● Excerpted data:
** start **
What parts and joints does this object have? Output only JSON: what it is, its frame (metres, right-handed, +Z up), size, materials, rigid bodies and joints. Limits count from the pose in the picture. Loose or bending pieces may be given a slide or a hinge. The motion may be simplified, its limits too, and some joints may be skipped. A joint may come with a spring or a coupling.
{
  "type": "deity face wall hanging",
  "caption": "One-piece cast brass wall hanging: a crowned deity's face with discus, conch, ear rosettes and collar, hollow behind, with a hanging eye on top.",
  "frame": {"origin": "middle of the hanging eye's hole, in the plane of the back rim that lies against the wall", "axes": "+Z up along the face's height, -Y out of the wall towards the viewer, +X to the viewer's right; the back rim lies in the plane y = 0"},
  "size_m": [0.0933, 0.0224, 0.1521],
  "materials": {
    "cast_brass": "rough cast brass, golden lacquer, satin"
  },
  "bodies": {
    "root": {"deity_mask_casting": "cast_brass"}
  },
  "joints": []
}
** end **
** start **
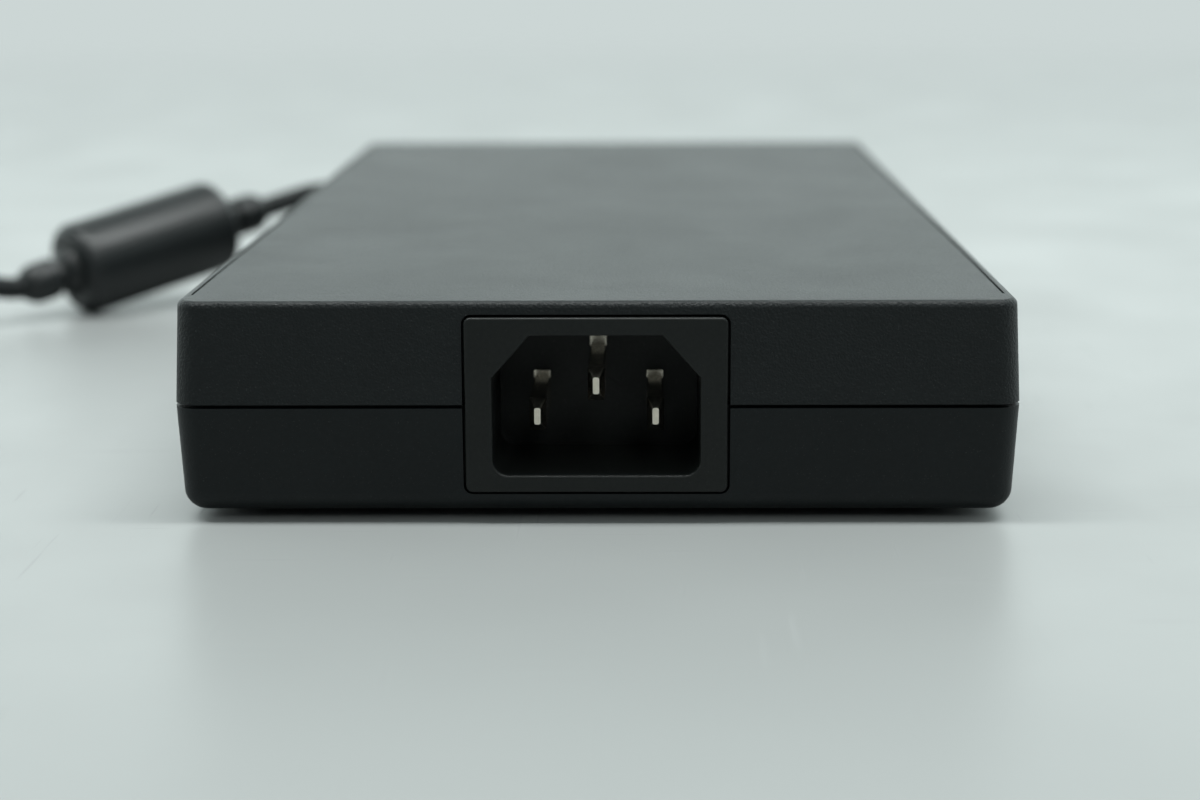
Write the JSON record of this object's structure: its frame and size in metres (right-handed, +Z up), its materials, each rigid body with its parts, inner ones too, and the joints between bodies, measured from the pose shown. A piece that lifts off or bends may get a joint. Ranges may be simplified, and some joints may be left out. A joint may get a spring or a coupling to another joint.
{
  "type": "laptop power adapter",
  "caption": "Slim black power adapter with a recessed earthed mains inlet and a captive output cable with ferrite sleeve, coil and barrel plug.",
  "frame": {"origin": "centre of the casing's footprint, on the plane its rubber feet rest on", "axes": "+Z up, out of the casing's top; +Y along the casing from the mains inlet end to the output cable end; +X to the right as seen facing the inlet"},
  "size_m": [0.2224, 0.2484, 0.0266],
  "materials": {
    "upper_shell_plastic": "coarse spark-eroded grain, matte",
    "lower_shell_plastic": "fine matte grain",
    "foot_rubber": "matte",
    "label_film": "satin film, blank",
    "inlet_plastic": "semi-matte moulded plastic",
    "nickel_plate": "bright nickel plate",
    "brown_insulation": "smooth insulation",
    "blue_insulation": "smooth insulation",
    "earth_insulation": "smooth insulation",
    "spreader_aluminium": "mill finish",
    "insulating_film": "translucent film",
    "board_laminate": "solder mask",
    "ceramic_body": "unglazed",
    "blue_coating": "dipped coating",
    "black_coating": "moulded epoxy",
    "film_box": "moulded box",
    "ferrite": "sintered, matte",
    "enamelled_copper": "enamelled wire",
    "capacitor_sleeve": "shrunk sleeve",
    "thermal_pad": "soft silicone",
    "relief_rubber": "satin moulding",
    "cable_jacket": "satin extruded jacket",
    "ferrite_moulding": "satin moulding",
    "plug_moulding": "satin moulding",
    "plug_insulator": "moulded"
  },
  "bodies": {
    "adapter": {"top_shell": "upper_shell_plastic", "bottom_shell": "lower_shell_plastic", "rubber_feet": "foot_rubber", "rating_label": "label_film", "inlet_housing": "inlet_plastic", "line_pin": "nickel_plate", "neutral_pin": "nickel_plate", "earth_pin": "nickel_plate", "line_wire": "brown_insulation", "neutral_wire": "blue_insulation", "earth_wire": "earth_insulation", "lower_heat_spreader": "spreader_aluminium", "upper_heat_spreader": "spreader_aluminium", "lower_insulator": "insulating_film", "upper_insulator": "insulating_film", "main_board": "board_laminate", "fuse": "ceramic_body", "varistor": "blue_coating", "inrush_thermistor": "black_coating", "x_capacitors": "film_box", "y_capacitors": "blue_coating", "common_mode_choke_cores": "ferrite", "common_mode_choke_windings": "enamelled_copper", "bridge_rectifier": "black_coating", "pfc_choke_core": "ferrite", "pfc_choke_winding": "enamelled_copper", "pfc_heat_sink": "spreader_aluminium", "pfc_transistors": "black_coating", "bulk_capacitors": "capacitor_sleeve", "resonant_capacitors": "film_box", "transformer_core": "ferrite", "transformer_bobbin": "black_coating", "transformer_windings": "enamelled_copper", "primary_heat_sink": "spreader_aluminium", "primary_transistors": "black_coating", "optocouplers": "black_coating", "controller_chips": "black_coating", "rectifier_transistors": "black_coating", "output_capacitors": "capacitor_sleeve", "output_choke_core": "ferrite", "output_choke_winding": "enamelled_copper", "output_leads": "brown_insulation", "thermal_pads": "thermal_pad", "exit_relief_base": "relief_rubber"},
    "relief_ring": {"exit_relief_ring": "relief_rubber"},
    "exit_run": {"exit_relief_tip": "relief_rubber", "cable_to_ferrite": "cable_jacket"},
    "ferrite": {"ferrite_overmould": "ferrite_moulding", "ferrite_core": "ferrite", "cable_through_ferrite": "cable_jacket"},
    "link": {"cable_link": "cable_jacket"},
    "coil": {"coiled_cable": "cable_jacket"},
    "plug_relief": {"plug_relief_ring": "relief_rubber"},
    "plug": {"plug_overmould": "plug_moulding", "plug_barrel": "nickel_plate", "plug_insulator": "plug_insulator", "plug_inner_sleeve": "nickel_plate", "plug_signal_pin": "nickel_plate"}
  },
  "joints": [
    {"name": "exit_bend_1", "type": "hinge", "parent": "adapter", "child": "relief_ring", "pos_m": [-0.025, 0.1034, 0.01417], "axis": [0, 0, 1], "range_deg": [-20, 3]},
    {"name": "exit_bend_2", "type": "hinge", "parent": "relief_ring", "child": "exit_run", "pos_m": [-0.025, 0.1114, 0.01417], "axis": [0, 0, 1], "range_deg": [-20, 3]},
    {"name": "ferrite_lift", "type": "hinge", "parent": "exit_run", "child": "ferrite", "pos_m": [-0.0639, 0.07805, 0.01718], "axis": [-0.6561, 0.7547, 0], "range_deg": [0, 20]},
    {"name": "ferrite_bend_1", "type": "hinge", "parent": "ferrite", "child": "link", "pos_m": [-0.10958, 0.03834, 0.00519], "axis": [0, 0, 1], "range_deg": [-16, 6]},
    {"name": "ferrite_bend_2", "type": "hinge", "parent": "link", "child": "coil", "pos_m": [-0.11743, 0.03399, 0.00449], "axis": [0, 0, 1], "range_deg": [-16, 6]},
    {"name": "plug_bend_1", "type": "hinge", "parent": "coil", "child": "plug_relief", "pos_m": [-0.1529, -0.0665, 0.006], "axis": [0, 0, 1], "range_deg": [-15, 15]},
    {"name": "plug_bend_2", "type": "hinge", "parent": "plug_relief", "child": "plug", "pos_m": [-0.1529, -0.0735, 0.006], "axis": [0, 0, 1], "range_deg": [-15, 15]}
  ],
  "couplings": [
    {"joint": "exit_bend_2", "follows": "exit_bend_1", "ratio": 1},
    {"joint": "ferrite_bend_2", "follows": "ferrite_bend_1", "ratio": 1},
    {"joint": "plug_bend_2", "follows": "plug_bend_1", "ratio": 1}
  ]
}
** end **
** start **
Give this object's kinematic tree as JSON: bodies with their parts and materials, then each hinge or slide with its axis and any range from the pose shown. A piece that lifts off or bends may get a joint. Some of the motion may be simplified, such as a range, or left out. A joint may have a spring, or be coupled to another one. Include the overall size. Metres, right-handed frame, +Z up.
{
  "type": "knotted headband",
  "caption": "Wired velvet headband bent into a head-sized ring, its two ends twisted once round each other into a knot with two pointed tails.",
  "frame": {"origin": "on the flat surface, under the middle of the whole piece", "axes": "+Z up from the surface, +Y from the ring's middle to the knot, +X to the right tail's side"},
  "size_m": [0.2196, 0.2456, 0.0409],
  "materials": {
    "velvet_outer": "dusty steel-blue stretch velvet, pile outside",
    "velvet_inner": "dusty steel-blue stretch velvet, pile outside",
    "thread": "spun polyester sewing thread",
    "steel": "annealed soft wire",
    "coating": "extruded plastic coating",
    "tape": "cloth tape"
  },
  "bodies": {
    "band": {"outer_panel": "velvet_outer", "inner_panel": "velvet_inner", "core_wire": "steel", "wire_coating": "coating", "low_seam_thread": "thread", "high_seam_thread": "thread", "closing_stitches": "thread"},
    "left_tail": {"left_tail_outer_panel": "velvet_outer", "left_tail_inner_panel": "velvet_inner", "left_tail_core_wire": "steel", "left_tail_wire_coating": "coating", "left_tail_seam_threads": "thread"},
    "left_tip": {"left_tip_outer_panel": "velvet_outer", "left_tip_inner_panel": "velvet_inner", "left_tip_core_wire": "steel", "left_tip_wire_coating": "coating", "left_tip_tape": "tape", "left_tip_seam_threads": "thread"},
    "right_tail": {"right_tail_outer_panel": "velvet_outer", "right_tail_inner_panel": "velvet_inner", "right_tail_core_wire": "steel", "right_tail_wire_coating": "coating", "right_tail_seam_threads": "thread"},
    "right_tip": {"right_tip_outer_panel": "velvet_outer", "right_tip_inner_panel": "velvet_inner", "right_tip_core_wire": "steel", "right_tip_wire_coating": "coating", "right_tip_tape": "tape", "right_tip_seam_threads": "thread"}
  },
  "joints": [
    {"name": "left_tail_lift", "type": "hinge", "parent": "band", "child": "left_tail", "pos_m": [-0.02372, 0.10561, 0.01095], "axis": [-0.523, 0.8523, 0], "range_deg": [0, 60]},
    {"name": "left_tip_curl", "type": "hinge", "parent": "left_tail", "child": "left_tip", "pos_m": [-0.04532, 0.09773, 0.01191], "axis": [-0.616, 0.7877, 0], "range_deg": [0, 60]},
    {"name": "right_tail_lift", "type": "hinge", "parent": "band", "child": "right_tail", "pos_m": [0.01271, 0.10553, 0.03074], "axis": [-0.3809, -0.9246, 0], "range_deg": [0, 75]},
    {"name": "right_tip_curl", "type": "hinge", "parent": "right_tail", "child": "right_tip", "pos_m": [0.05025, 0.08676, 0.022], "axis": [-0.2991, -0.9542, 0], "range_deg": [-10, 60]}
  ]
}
** end **
● What to work on:
Filter the listing for the word "rigid" and copy every line that holds it.

● Result:
What parts and joints does this object have? Output only JSON: what it is, its frame (metres, right-handed, +Z up), size, materials, rigid bodies and joints. Limits count from the pose in the picture. Loose or bending pieces may be given a slide or a hinge. The motion may be simplified, its limits too, and some joints may be skipped. A joint may come with a spring or a coupling.
Write the JSON record of this object's structure: its frame and size in metres (right-handed, +Z up), its materials, each rigid body with its parts, inner ones too, and the joints between bodies, measured from the pose shown. A piece that lifts off or bends may get a joint. Ranges may be simplified, and some joints may be left out. A joint may get a spring or a coupling to another joint.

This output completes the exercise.